Brief desciptions of the example files follow.

• blas, blasf, blasf1, blasf2
  These are variations of the same problem, looking for symmetries of the third order blasius equation expressed as a system of first order equations. These examples serve to show the importance of placing the original differential equations in Standard Form.
• body3_3d
  This file is an example of the power of Dimsym and some of the tricks I use to coax Dimsym through a problem of this magnitude. The problem being considered is the general three body problem in 3-space, that is, the newtonian dynamics of three point masses (or charges) under the mutual attraction of conservative radial forces. So it is a system of 9 second order O.D.E.s.
• burglb3, burglb3a, burglb3b
  These files are all variations of the same problem, looking for third order Lie-Backlünd symmetries of Burgers equation.
• cent3d & cent3da
  Here we take two slightly different approaches to the central force problem in cartesian coordinates. This is an elegant example of a classification problem and the use of subexpressions, not entirely unlike body3_3d except that it is a much simpler problem to solve.
• cev
  This file shows two more features of Dimsym. We set up the equation and look for point symmetries as usual; however there are two determining equations remaining after solvedets(std) is finished.
• exsho, exshofi
  These files demonstrate interaction between Dimsym and EXCALC, and how to use Dimsym to solve equations other than those formed by mkdets(). This example examines the simple harmonic oscillator.
• feder
  This is an example of nonlocal symmetry of the Federbush model, reproducing the results of Kersten.
• fpu, fpu1 & fpu2
  These are different ways of looking for higher order symmetries of the Fermi-Pasta-Ulam equation.
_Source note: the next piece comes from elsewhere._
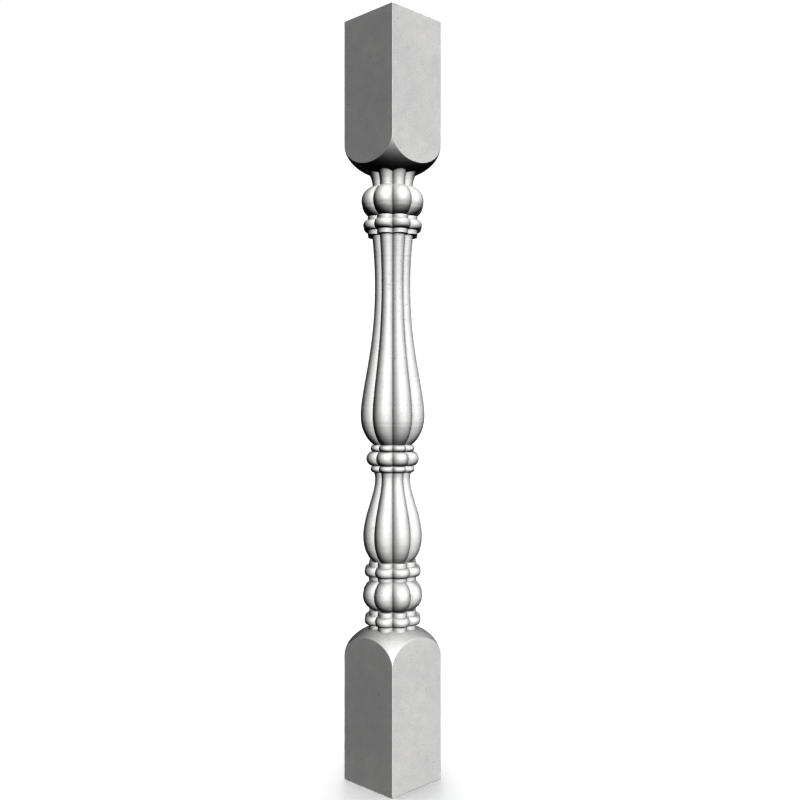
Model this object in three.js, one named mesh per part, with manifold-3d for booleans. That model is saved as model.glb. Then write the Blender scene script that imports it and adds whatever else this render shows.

In fpu, neither std nor stdform1 are able to solve the determining equations, and both grind on for a long time and lead to expression swell. In fpu1 we express the second order P.D.E. as a system of first order equations and obtain a solution. In fpu2 certain redundancies are removed from the outset and obtain a solution.
• heat1
  This is just the standard example for symmetry analysis.
• hilbcart<, hilbcart1 & hilbcart2
  These all calculate the 14 internal symmetries of the Hilbert-Cartan equation. The difference between hibcart and hibcart1 is the choice of leading derivative. An interesting way of looking at this problem is to use a freeunknown for the sign of the square-root, as done in hilbcart2, which makes it easier to compare the two algebras in the two different halfspaces.
• igf1
  This example of finding the point symmetries of isentropic gas flow solves the determining equations much faster if we place the equations in standard form first.
• jm
  A test file.
• karpman
  Dimsym makes short work of these equations. Compare the time (88s cpu on an IBM 6000) with the 3 hours cpu on a VAX 8650 for the MACSYMA program SYMMGRP.MAX reported in [CHW91], which leaves 69 determining equations to be solved manually (via the usual feedback process).
• liouv3
  This example shows an interesting feature of Dimsym which lets us keep explicit integrals of explicit or freeunknown expressions.
• mhd, mhd1
  This example comes from [Her93], with a reported time of 50 minuites cputime just to create the 222 determining equations which must then be solved manually, using the feedback process. Reid and Wittkopf [RW93] report around 1 hour cpu to place these equation in Standard Form. Dimsym solves the whole problem automatically: forming the determining equations, solving them, and forming the generators, in less than 11 minuites cpu on an IBM 6000. The file mhd1 is just the same equations as mhd, with a different resolution.
• reid1
  Data file reid1 contains the example from [RB91]. We form the determining equations as usual and use solvedets stdsplit to get the equations which are usually referred to as the determining equations. This gives us nine equations which do not look easy to solve, but once we use solvedets stdform> to place the equations in standard form (without any integration), we are left with nine easy equations which only require a few simple integrations to solve.
• subic, subic1
  Data file subic shows how we can ``lose'' symmetries if we do not properly include all necessary integrability conditions. In subic1 this is rectified and the extra symmetries are found.
• sho
  This example demonstrates the use of the odeslv algorithm. It utilises the simple harmonic oscillator.
• ure, ure1
  Here another important aspect of giving the equations in Semi-Standard Form is illustrated. The data file ure finds the point symmetries of Ure's equations, no problem. The data file ure1 contains Ure's equations, but this time they are not given in an allowable resolution, leading to an infinite recursive substitution.

References

1. [CHW91] B. Champagne, W. Hereman and P. Winternitz, The Computer Calculation of Lie Point Symmetries of Large Differential Equations., Computer Physics Communications 66, 319-340.
2. [Hea93] A. K. Head, LIE: A PC Program for Lie Analysis of Differential Equations, Computer Physics Communications 77, 241-248.
3. W. Hereman, Review of Symbolic Software for Computation of Lie Symmetries of Differential Equations, Euromath Bulletin 2.
4. [RB91] G. J. Reid and A. Boulton, Reduction of Systems of Differential Equations to Standard Form and their Integration using Directed Graphs Without Integrating Determining Equations, Proceedings of the International Symposium on Symbolic and Algebraic Computation, Bonn.
5. [RW93] G. J. Reid and A. D. Wittkopf, Long Guide to the Standard Form Package, Preprint, Mathematics Department, University of British Columbia, Vancouver, Canada.